UN Hopes to Enter Syria's Eastern Ghouta in 'Next Few Days'

Military police stand guard between portraits of Syrian President Bashar al-Assad and Russian President Vladimir Putin outside a guard-post at a checkpoint near Damascus neighboring the rebel-held Eastern Ghouta region. (LOUAI BESHARA/AFP)
Military police stand guard between portraits of Syrian President Bashar al-Assad and Russian President Vladimir Putin outside a guard-post at a checkpoint near Damascus neighboring the rebel-held Eastern Ghouta region. (LOUAI BESHARA/AFP)

The United Nations said Thursday it hoped aid convoys could head into Syria's besieged rebel-held enclave of Eastern Ghouta within days, after the Damascus government appeared to have finally provided authorization.

"We may now be able to go to Eastern Ghouta in the next few days," said Jan Egeland, head of the UN's humanitarian taskforce for Syria.

He told reporters in Geneva that he had received word during a taskforce meeting on Thursday "that we may have the first facilitation letter, permit from the government, to go to (the main Eastern Ghouta town of) Douma in a very long time."

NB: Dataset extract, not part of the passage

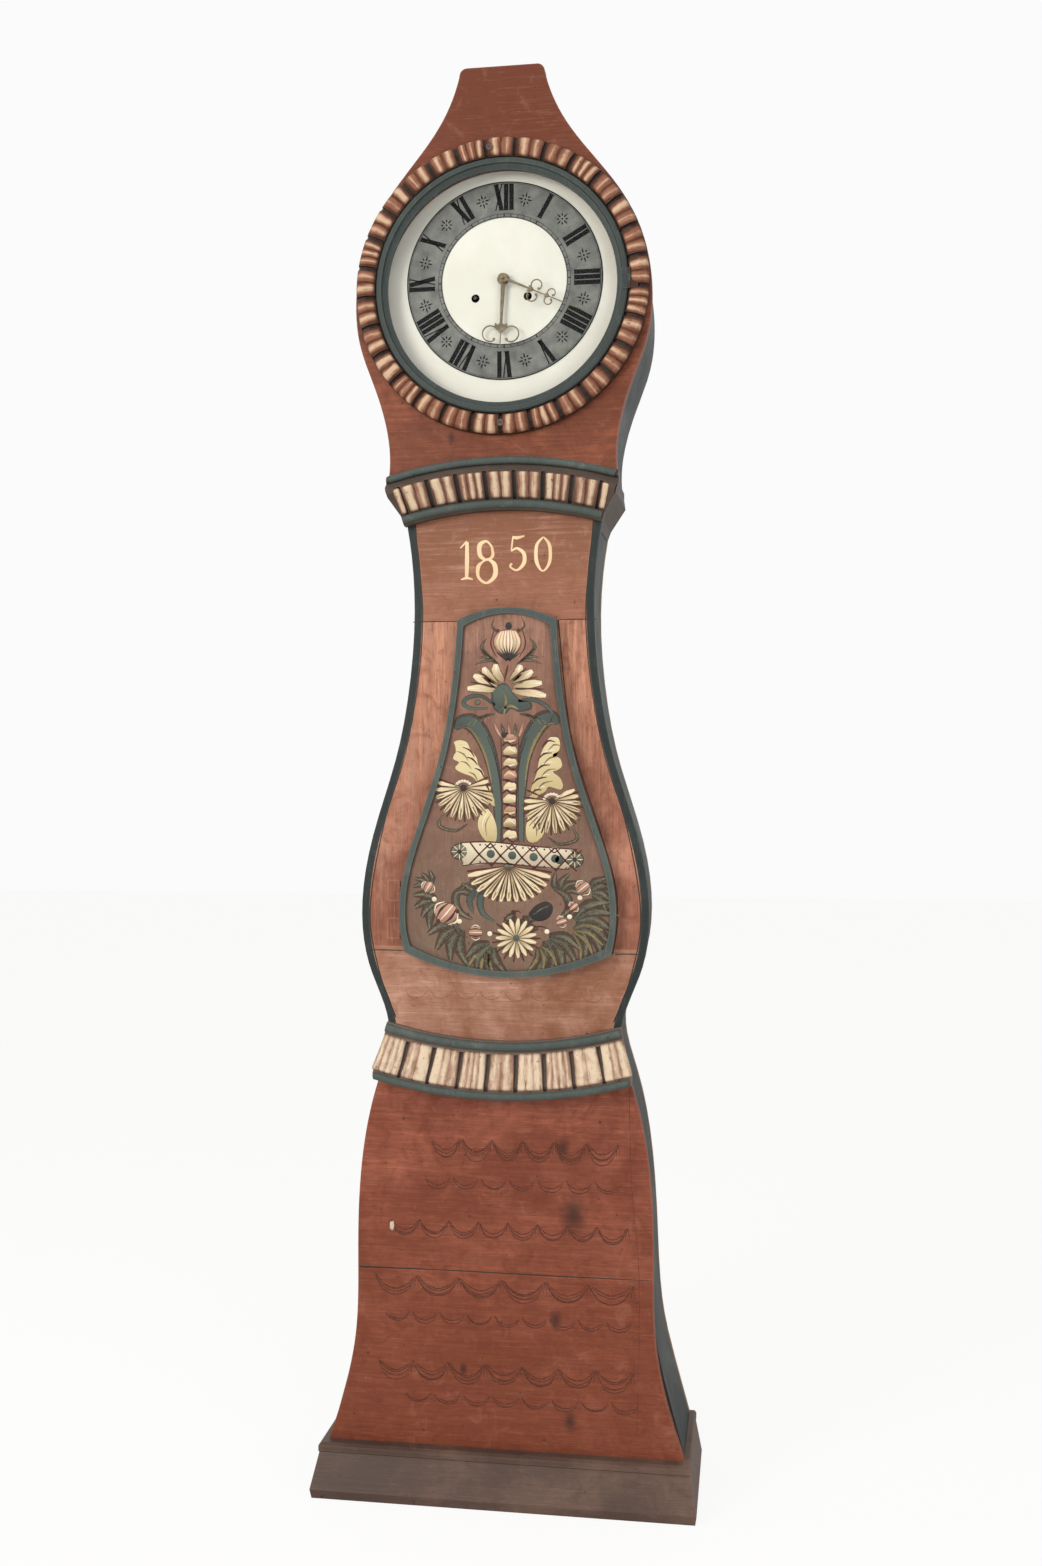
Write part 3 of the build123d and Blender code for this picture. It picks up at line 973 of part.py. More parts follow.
# ---- weights and pendulum --------------------------------------------------------------------------
def make_weight(name, drum_x, side):
    """Cast weight, pulley and line; gives back the fixed upper end and the knot of the line."""
    x = drum_x + side * (line_offset() + pulley_line())
    low, top = WEIGHT_LOW_Z, WEIGHT_LOW_Z + WEIGHT_LENGTH
    body = turned_z(x, LINE_Y, [
        (0, low), (WEIGHT_RADIUS - 3, low), (WEIGHT_RADIUS, low + 3), (WEIGHT_RADIUS, top - 6),
        (WEIGHT_RADIUS - 8, top), (0, top),
    ])
    wheel_z = top + PULLEY_RISE
    body += rod_z(x, LINE_Y, top - 1, wheel_z - PULLEY_FLANGE - 4, 2.2)
    cheek = PULLEY_THICK / 2 + 0.8
    yoke = block(x - 5, x + 5, LINE_Y - cheek - 1.5, LINE_Y + cheek + 1.5,
                 wheel_z - PULLEY_FLANGE - 5, wheel_z + 6)
    yoke -= block(x - 6, x + 6, LINE_Y - cheek, LINE_Y + cheek, wheel_z - PULLEY_FLANGE - 2, wheel_z + 7)
    body += yoke
    body += rod_y(x, wheel_z, LINE_Y - cheek - 1, LINE_Y + cheek + 1, ARBOR)
    save(f"weight_{name}", body.solid())
    half = PULLEY_THICK / 2
    save(f"pulley_{name}", turned_y(x, wheel_z, [
        (ARBOR + HINGE_PLAY, LINE_Y - half), (PULLEY_FLANGE, LINE_Y - half),
        (PULLEY_RADIUS, LINE_Y - 1.5), (PULLEY_RADIUS, LINE_Y + 1.5), (PULLEY_FLANGE, LINE_Y + half),
        (ARBOR + HINGE_PLAY, LINE_Y + half),
    ]))
    near, far = x - side * pulley_line(), x + side * pulley_line()
    fall = Line((near, SEAT_Z), (near, wheel_z))
    turn = ThreePointArc((near, wheel_z), (x, wheel_z - pulley_line()), (far, wheel_z))
    rise = Line((far, wheel_z), (far, SEAT_Z))
    wire = Wire([Plane.XZ * e for e in (fall, turn, rise)])
    start = Plane(origin=(near, 0, SEAT_Z), x_dir=(1, 0, 0), z_dir=(0, 0, -1))
    line = sweep(start * Circle(LINE_RADIUS), path=wire)
    save(f"line_{name}", (Pos(0, LINE_Y, 0) * line).solid())
    top = rod_z(near, LINE_Y, SEAT_Z, DRUM_Z, LINE_RADIUS)
    knot = rod_z(far, LINE_Y, SEAT_Z, SEAT_Z + 4, 3 * LINE_RADIUS)
    return [top.solid(), knot.solid()]


def make_pendulum():
    """Suspension spring, steel rod, brass-faced bob and its rating nut."""
    bob_z = PENDULUM_PIVOT_Z - PENDULUM_LENGTH
    foot = bob_z - BOB_RADIUS - 22
    rod = rod_z(0, PENDULUM_Y, foot, PENDULUM_PIVOT_Z - 20, ROD_RADIUS)
    half = SUSPENSION_WIDTH / 2
    rod += block(-0.2, 0.2, PENDULUM_Y - half, PENDULUM_Y + half, PENDULUM_PIVOT_Z - 21, PENDULUM_PIVOT_Z)
    rod += rod_y(0, PENDULUM_PIVOT_Z, PENDULUM_Y - half - 2, PENDULUM_Y + half + 2, SUSPENSION_PIN)
    save("pendulum_rod", rod.solid())
    half = BOB_THICK / 2
    bob = turned_y(0, bob_z, [
        (0, PENDULUM_Y - half), (30, PENDULUM_Y - half + 1), (58, PENDULUM_Y - half + 4),
        (BOB_RADIUS, PENDULUM_Y - 2), (BOB_RADIUS, PENDULUM_Y + 2), (58, PENDULUM_Y + half - 4),
        (30, PENDULUM_Y + half - 1), (0, PENDULUM_Y + half),
    ])
    bob -= rod_z(0, PENDULUM_Y, bob_z - 2 * BOB_RADIUS, bob_z + 2 * BOB_RADIUS, ROD_RADIUS)
    save("pendulum_bob", bob.solid())
    nut_top = bob_z - BOB_RADIUS - 0.3
    nut = Pos(0, PENDULUM_Y, nut_top - 5) * extrude(RegularPolygon(9, 6), amount=5, both=True)
    save("rating_nut", (nut - rod_z(0, PENDULUM_Y, foot - 1, nut_top + 1, ROD_RADIUS)).solid())


make_backboard()
make_sides()
make_waist_boards()
make_base_boards()
make_upper_moulding()
make_lower_moulding()
make_plinth()
make_seat_board()
make_waist_door()
make_waist_hinges()
make_hood()
make_bezel_ring()
make_dial_door()
make_dial()
make_hands()
make_plates()
make_going_train()
make_anchor()
make_motion_work()
make_strike_train()
make_bells()
save("line_tops", *make_weight("going", GOING_X, 1), *make_weight("strike", STRIKE_X, -1))
make_pendulum()
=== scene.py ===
# %% [markdown]
# # A painted long-case clock
#
# The CAD model gives every board, wheel and hinge its place. This lesson dresses it: worn red paint
# with green beads, a ring of painted flutes round the dial, a flower painting on the waist door, and
# a printed-looking dial made of thin strokes. Sizes are in millimetres, and MM turns them to metres.

# %% Load the clock
import functools
import math
import random

import bpy
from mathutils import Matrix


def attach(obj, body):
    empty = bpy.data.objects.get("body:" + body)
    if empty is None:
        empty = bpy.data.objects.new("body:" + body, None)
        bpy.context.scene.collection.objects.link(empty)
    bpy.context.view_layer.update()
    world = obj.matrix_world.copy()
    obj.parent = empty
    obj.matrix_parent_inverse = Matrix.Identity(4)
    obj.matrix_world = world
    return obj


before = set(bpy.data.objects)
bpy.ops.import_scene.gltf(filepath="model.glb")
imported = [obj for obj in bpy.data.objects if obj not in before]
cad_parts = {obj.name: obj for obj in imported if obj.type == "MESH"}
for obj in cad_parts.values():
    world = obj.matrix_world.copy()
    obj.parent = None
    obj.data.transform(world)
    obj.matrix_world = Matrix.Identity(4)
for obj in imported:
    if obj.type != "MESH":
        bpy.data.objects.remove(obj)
MM = 0.001
random.seed(11)
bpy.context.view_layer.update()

# %% [markdown]
# ## Nodes as formulas
#
# Colours are written as sRGB hex codes and turned into the linear values that shaders use. One
# function adds a node with its settings and inputs and gives back one of its outputs, so that a
# chain of nodes reads like a formula. Each new material comes with that function tied to its tree.


# %% Colours, nodes and materials
def rgb(code):
    """Linear colour, with alpha, of an sRGB hex code."""
    parts = [int(code[i:i + 2], 16) / 255 for i in (1, 3, 5)]
    return tuple(p / 12.92 if p <= 0.04045 else ((p + 0.055) / 1.055) ** 2.4 for p in parts) + (1.0,)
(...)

But he stressed that the five-hour daily "humanitarian pause" in fighting declared by Russia for the enclave was not enough to allow aid deliveries or ensure orderly medical evacuations.

"Five hours is not enough," he insisted, underscoring that aid deliveries take time and that an estimated 1,000 civilians also desperately needed medical evacuation.

More than 40 trucks loaded with much needed aid have so far been unable to reach the 400,000 people living in the battered enclave.

Egeland's comments came as civilians in Eastern Ghouta continued to shun Russia's offer to quit the area, and as rebels and Moscow blamed each other for the humanitarian deadlock.

A five-hour daily "pause" announced by Moscow on Monday has led to a reduction in the bombardment that killed hundreds in only a few days and sparked global outrage last month.

But the humanitarian corridor offered by Russia for civilians to flee has remained ostensibly empty for a third day, with distrust running high on both sides.

Avoid Aleppo repeat

The Russian declaration fell far short of a full 30-day ceasefire voted for by the United Nations Security Council last Saturday, which has yet to be implemented.

Egeland voiced disappointment that the countries who unanimously voted through the Security Council resolution had not been able to ensure its implementation.

He stressed that the catastrophe unfolding in Eastern Ghouta "is no tsunami."

"It is not a natural disaster, it is man-made from A-Z, and I think the sponsors of the armed groups can do more to hold them back," he said.

The UN special envoy for Syria Staffan de Mistura meanwhile said the UN would "not give up in asking for the full implementation of the resolution 2401."

"We will continue asking until we are red in the face, blue in the face, for both sides… to stop shelling each others' areas, and for convoys to be allowed" in, he told reporters in Geneva.

He said the UN was determined not to see a repeat of what happened in Syria's second city of Aleppo in 2016, when Russia and the Syrian regime also deployed a "humanitarian pause" as they looked to force out rebels.

"We cannot see a copycat of Aleppo taking place," De Mistura said.